ENDURING UNDERSTANDING

MKT-3
Individuals and firms respond to incentives and face constraints.

LEARNING OBJECTIVE ESSENTIAL KNOWLEDGE
  • MKT-3.E
    a. Define measures of elasticity.
    b. Explain (using graphs where appropriate) measures of elasticity and the impact of a given price change on total revenue or total expenditure.
    c. Calculate (using data from a graph or a table as appropriate) measures of elasticity.
ESSENTIAL KNOWLEDGE
  • MKT-3.E.6
    Price elasticity of supply is measured by the percentage change in quantity supplied divided by the percentage change in price, or the responsiveness of the quantity supplied to changes in price.
  • MKT-3.E.7
    Ranges of values of elasticity of supply are described as elastic or inelastic with the separating benchmark being a magnitude of 1, where the change in the price and the change in the quantity supplied are proportional.

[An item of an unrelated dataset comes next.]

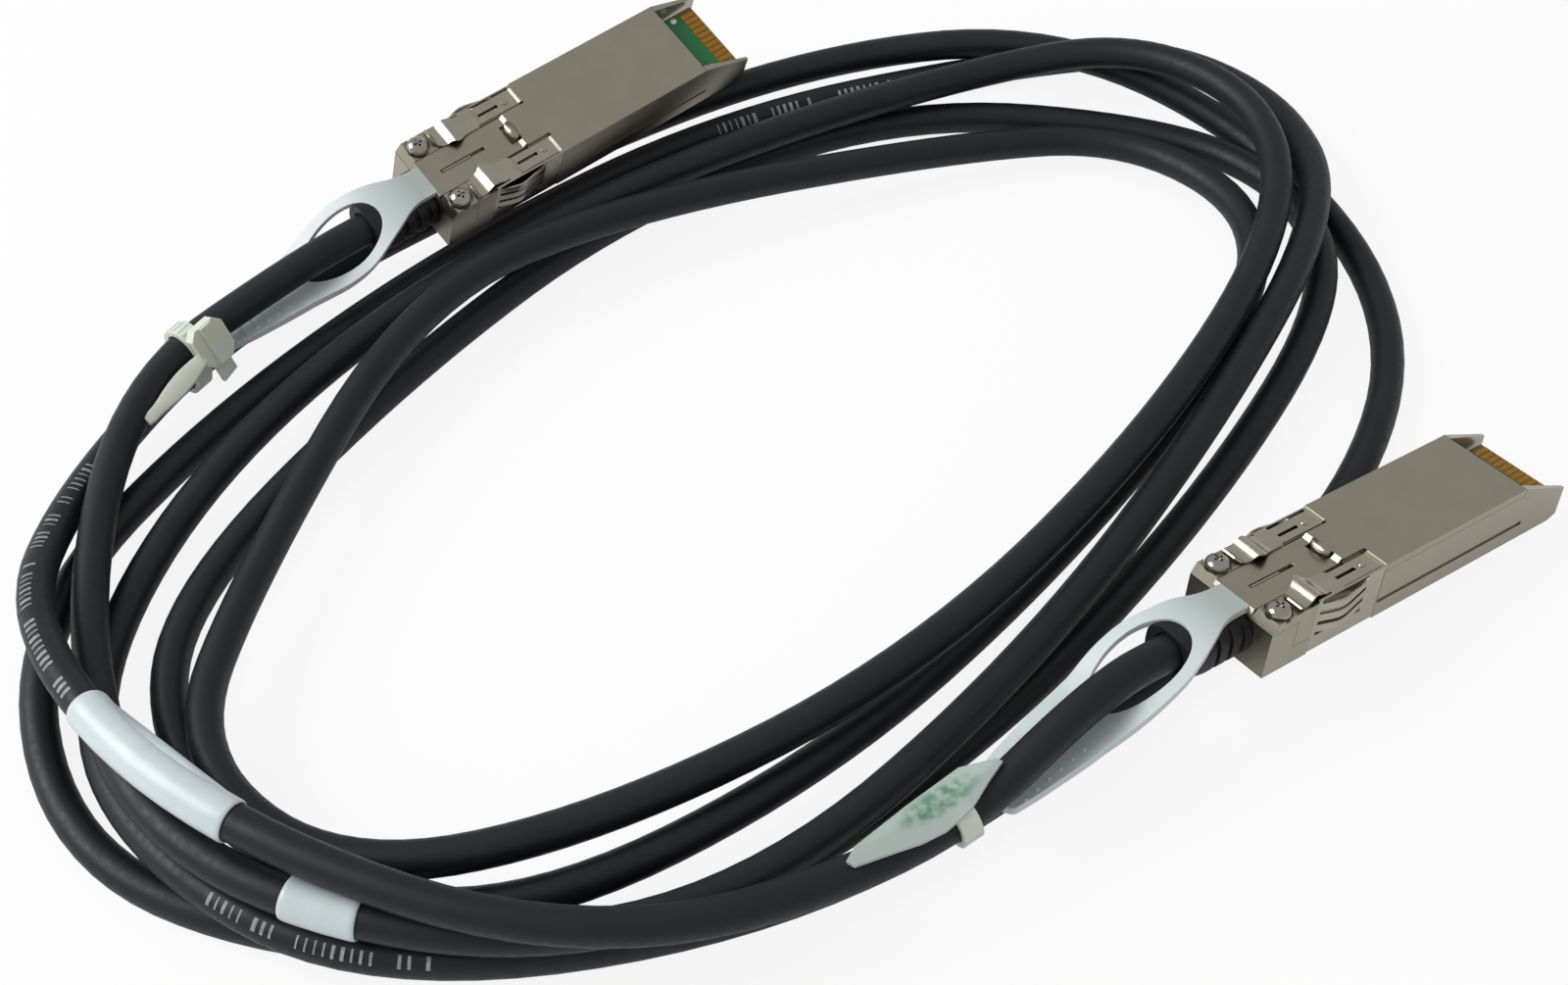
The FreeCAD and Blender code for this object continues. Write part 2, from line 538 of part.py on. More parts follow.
def strain_boot():
    """Moulded boot: flange inside the rear wall, neck through it, grooved and tapered outside."""
    start = -SEAM_GAP
    outline = [(start, BOOT_RADIUS)]
    for k in range(BOOT_GROOVES):
        x = start - 1.1 - k * BOOT_GROOVE_PITCH
        base = BOOT_RADIUS - BOOT_GROOVE_CUT
        outline += [(x, BOOT_RADIUS), (x, base), (x - BOOT_GROOVE_WIDTH, base),
                    (x - BOOT_GROOVE_WIDTH, BOOT_RADIUS)]
    outline += [(-BOOT_RIBBED, BOOT_RADIUS), (-BOOT_LENGTH, BOOT_TIP_RADIUS), (-BOOT_LENGTH, 0),
                (start, 0)]
    loop = [V(x, 0, r) for x, r in outline]
    boot = Part.Face(Part.makePolygon(loop + loop[:1])).revolve(V(0, 0, 0), V(1, 0, 0), 360)
    boot.translate(V(0, 0, CABLE_AXIS_Z))
    flange_start = REAR_WALL + FIT_GAP
    flange = rod(BOOT_RADIUS + 0.35, flange_start, flange_start + BOOT_FLANGE, 0, CABLE_AXIS_Z)
    flange = flange.common(centred(0, SHELL_LENGTH, HALF, FLOOR + 0.05, DECK_UNDER - 0.05))
    neck = rod(BOOT_NECK_RADIUS, start, flange_start + 0.1, 0, CABLE_AXIS_Z)
    boot = boot.fuse(neck).fuse(flange)
    mouth = rod(JACKET_RADIUS + BOOT_MOUTH_GAP, -BOOT_LENGTH - 1, -BOOT_RIBBED - 1, 0, CABLE_AXIS_Z)
    bore = rod(JACKET_RADIUS + FIT_GAP, -BOOT_LENGTH - 1, 5, 0, CABLE_AXIS_Z)
    return boot.cut(bore).cut(mouth).removeSplitter()


def oval(x0, x1, half, z0, z1):
    """Elliptic plan from x0 to x1, raised from z0 to z1."""
    middle = V((x0 + x1) / 2, 0, z0)
    reach = abs(x1 - x0) / 2
    ends = [middle + V(reach, 0, 0), middle + V(0, half, 0)]
    if half > reach:
        ends.reverse()
    curve = Part.Ellipse(ends[0], ends[1], middle)
    return Part.Face(Part.Wire(curve.toShape())).extrude(V(0, 0, z1 - z0))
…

    a. When the magnitude of the value of elasticity is greater than 1, the supply is described as being elastic with respect to that price in the range of the given change.
    b. When the magnitude of the value of elasticity is less than 1, the supply is described as being inelastic with respect to that price in the range of the given change.
    c. When the magnitude of the value of elasticity is equal to 1, the supply is described as being unit elastic with respect to that price in the range of the given change.
  • MKT-3.E.8
    The price elasticity of supply depends on certain factors such as the price of alternative inputs.